Why Structure Changes How Travel Is Seen
Without structure, travel memories flatten over time. Destinations overlap. Dates fade. Trips that once felt distinct begin to blur together.
Chronological structure restores distinction.
When travel is organized over time, patterns emerge. First trips stand apart from return visits. Periods of frequent movement contrast with periods of staying still. Past experiences can be seen alongside future plans, revealing how someone’s relationship with travel evolves.
This is the same reason career timelines are useful. They show growth, pauses, and change. Travelography allows travel to be understood in the same way.
Past, Future, and Everything in Between
One of the defining features of travelography is that it is not limited to the past.
A travelography can include completed trips, upcoming journeys, and places someone hopes to visit one day. Seen together, these layers create a fuller picture of a travel life in motion.
Someone can zoom out to see their entire travel history at once, or zoom in on a single trip to understand where it fits. Past experiences inform future plans.
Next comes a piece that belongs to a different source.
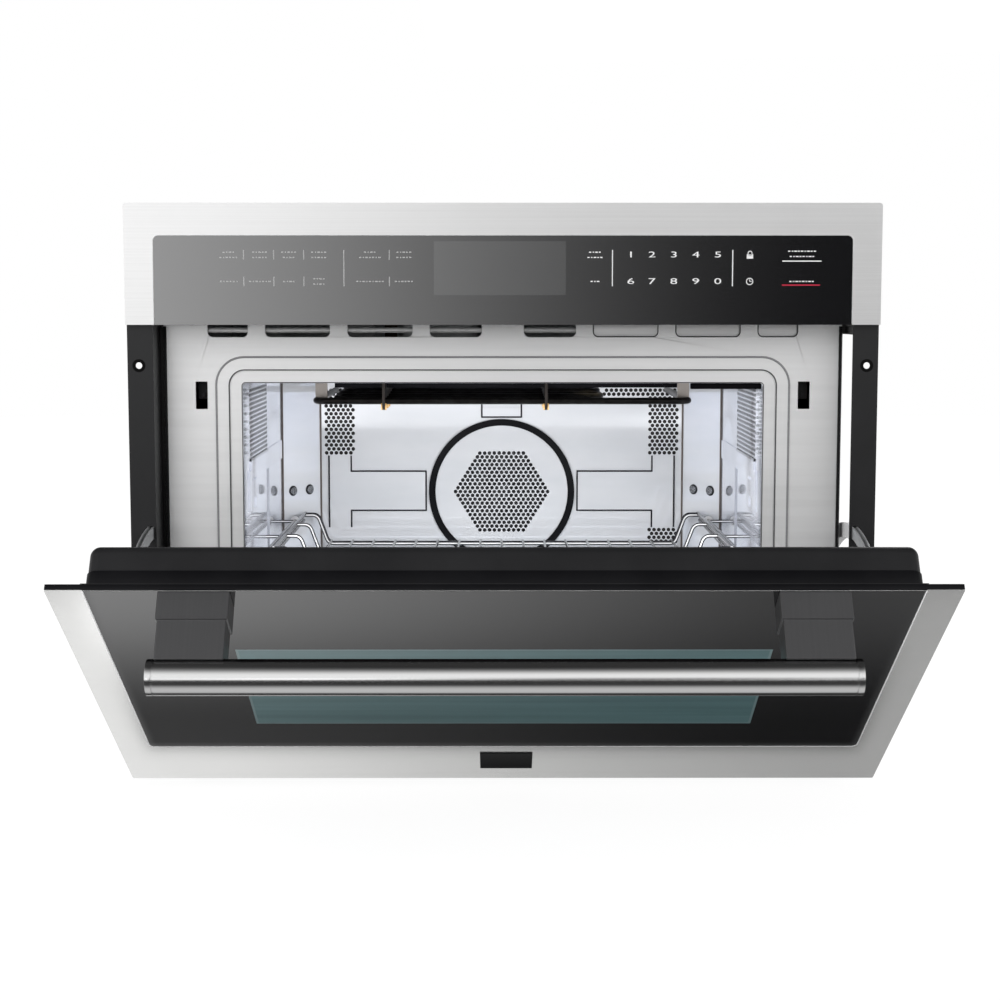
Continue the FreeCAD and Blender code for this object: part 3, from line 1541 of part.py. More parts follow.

Future intentions give context to earlier choices.
Travelography treats travel as a continuum rather than a collection of isolated events.
Travelography Is for Everyone
Travelography is not reserved for experienced travelers.
Everyone starts somewhere.
For someone planning their first trip, travelography offers a place to record intention before experience. For someone early in their travel life, it provides structure from the beginning rather than years later as a retrospective exercise.
As time passes, the record grows naturally. First trips sit alongside future plans. Wishlisted destinations eventually become completed entries. The structure remains consistent while the content evolves.
This makes travelography accessible at any stage. Whether someone has taken one trip or many, the value comes from having a clear framework to build within.
Not a Tracker, Not a Counter
Many travel tools focus on quantity. They measure how many countries someone has visited or how far they have traveled.
Travelography is not about counting.
Two people can visit the same number of places and have entirely different travel lives. Travelography focuses on what a trip represented, not how it contributes to a total.
This requires selection. Not every trip belongs. Choosing what to include is part of creating meaning. The record becomes clearer because it is selective, not exhaustive.
A Record, Not a Journal
Travelography is not a diary or a journal.
Journals capture impressions in the moment. Travelography looks back and asks which trips mattered in the context of a life. It is reflective rather than immediate.
Because of this, travelography feels complete. It is not meant to grow endlessly or require constant attention. Like a résumé or portfolio, it reaches a stable form while still allowing for future additions.
Why VITA Exists
VITA exists to help people create travelographies.
It is not designed as a self-serve app that requires ongoing management. The process is guided. Travel history, future plans, and wishlists are shaped into a clear, consistent format.
The result is a finished travel bio. Something that can be revisited, refined, and kept.
The value lies in structure and judgment, not features.
Why Travelography Is Curated
Travelography is curated rather than automatically generated.
This is intentional.
Creating a meaningful record requires decisions about what belongs, how entries are described, and how they relate to one another. These choices shape how travel life is understood.
Curation ensures consistency, clarity, and restraint. The final record reads as a considered document rather than a raw data export.
This approach mirrors how other important personal records are created. Résumés, biographies, and filmographies are shaped deliberately. Travelography follows the same principle.
Before Social, There Is Structure
Travelography begins with the individual record.
Before travel can be shared meaningfully, it needs structure. Before discovery, there must be context. Travelography focuses first on helping people organize their own travel life clearly.
Over time, structured travelographies make it possible to explore travel through people rather than posts. This opens the door to learning from experienced travelers, experts, and public figures based on complete travel histories, not isolated moments.
Structure comes first. Social layers can follow.
Conclusion
Travel has shaped modern lives in lasting ways, yet it remains poorly documented as a life record.
Travelography gives travel a structure it has long lacked. By organizing past trips, future plans, and wishlisted destinations into a clear chronological format, it allows people to see their travel life as a whole.
VITA exists to make that structure accessible.
Not as a social feed. Not as a tracker. But as a lasting record of a life shaped by travel.